+++ Task data
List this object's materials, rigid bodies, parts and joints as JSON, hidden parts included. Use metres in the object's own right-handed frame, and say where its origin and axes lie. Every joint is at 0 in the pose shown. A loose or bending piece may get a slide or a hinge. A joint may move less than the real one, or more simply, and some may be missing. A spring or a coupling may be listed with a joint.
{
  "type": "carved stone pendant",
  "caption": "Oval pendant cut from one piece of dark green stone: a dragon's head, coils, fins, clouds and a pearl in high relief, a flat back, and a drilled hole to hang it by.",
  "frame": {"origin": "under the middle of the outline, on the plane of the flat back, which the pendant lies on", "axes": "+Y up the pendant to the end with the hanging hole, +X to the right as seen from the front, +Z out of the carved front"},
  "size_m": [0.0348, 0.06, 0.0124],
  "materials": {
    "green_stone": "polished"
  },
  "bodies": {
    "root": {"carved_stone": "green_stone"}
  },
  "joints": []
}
++++++
+++ Task data
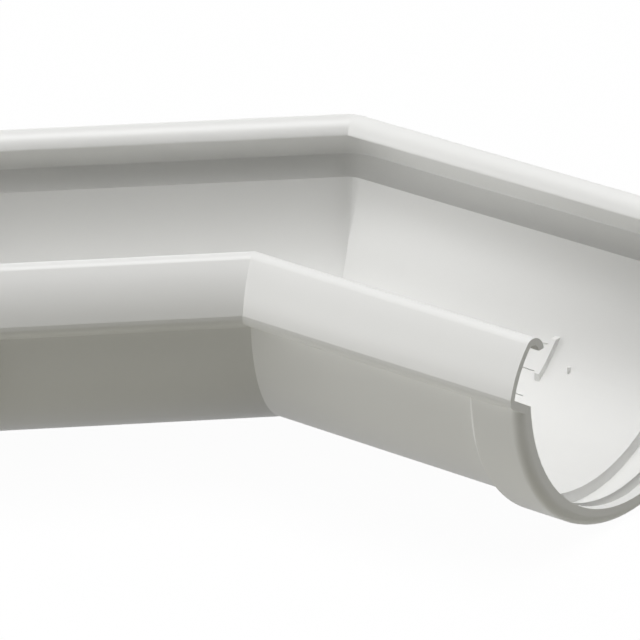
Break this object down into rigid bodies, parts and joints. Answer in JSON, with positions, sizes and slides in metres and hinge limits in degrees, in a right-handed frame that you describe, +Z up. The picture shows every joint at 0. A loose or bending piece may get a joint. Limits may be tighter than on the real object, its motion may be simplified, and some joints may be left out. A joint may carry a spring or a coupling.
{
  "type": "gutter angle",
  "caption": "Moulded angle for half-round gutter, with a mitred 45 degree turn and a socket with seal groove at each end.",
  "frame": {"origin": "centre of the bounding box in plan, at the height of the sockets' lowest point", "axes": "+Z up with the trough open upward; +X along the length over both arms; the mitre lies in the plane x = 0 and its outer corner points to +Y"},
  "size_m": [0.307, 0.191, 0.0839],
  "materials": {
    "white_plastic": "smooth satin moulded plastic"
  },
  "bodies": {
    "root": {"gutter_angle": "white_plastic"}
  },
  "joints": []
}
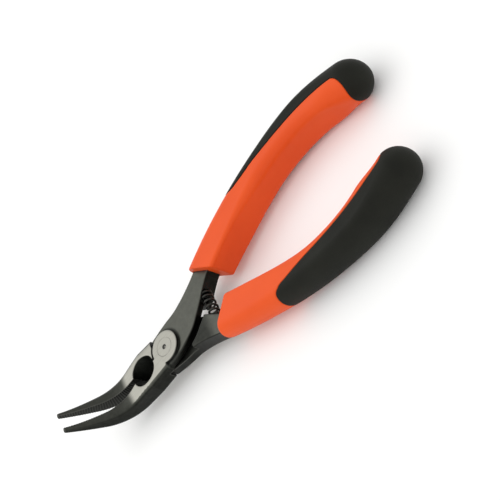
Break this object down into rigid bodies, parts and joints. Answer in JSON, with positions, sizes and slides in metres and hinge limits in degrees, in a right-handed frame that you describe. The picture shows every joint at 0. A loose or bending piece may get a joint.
++++++
+++ Task data
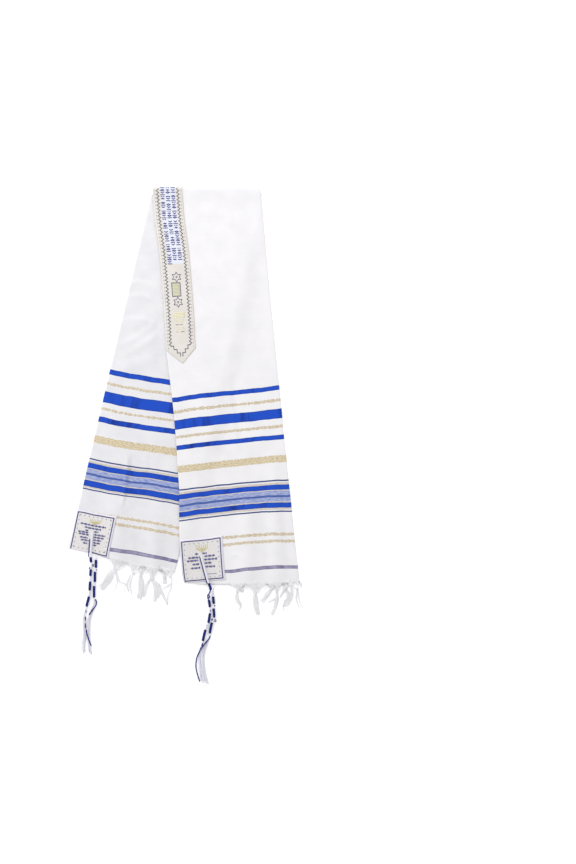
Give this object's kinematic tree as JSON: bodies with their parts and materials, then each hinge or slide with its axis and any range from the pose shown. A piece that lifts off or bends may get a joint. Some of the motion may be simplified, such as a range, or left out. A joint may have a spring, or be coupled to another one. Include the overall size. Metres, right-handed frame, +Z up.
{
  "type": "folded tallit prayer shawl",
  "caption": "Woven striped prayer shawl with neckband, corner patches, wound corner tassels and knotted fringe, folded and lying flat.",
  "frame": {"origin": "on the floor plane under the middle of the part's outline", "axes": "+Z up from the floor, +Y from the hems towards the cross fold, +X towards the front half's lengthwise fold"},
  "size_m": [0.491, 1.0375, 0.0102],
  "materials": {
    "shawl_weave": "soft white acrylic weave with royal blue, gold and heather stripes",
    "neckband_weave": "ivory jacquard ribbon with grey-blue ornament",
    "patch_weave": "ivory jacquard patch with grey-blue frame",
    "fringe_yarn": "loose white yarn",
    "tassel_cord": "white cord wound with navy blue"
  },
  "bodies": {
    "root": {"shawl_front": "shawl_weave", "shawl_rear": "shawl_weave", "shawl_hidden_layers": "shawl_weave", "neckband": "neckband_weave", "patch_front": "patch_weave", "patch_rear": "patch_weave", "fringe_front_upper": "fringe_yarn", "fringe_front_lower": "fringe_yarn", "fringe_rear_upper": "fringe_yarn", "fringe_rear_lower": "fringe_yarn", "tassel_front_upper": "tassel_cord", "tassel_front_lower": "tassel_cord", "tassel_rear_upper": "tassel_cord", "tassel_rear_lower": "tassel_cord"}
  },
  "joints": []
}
++++++
### Aim
Give again, word for word, the lines starting at the line that has "you describe, +Z" and ending at the line that has "that you describe.", with both of those lines included and nothing else.

### Result
Break this object down into rigid bodies, parts and joints. Answer in JSON, with positions, sizes and slides in metres and hinge limits in degrees, in a right-handed frame that you describe, +Z up. The picture shows every joint at 0. A loose or bending piece may get a joint. Limits may be tighter than on the real object, its motion may be simplified, and some joints may be left out. A joint may carry a spring or a coupling.
{
  "type": "gutter angle",
  "caption": "Moulded angle for half-round gutter, with a mitred 45 degree turn and a socket with seal groove at each end.",
  "frame": {"origin": "centre of the bounding box in plan, at the height of the sockets' lowest point", "axes": "+Z up with the trough open upward; +X along the length over both arms; the mitre lies in the plane x = 0 and its outer corner points to +Y"},
  "size_m": [0.307, 0.191, 0.0839],
  "materials": {
    "white_plastic": "smooth satin moulded plastic"
  },
  "bodies": {
    "root": {"gutter_angle": "white_plastic"}
  },
  "joints": []
}
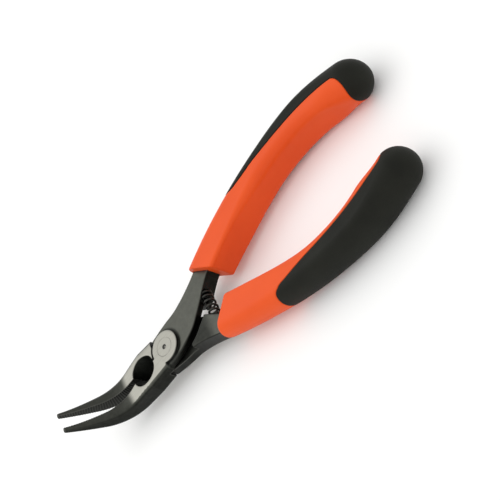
Break this object down into rigid bodies, parts and joints. Answer in JSON, with positions, sizes and slides in metres and hinge limits in degrees, in a right-handed frame that you describe. The picture shows every joint at 0. A loose or bending piece may get a joint.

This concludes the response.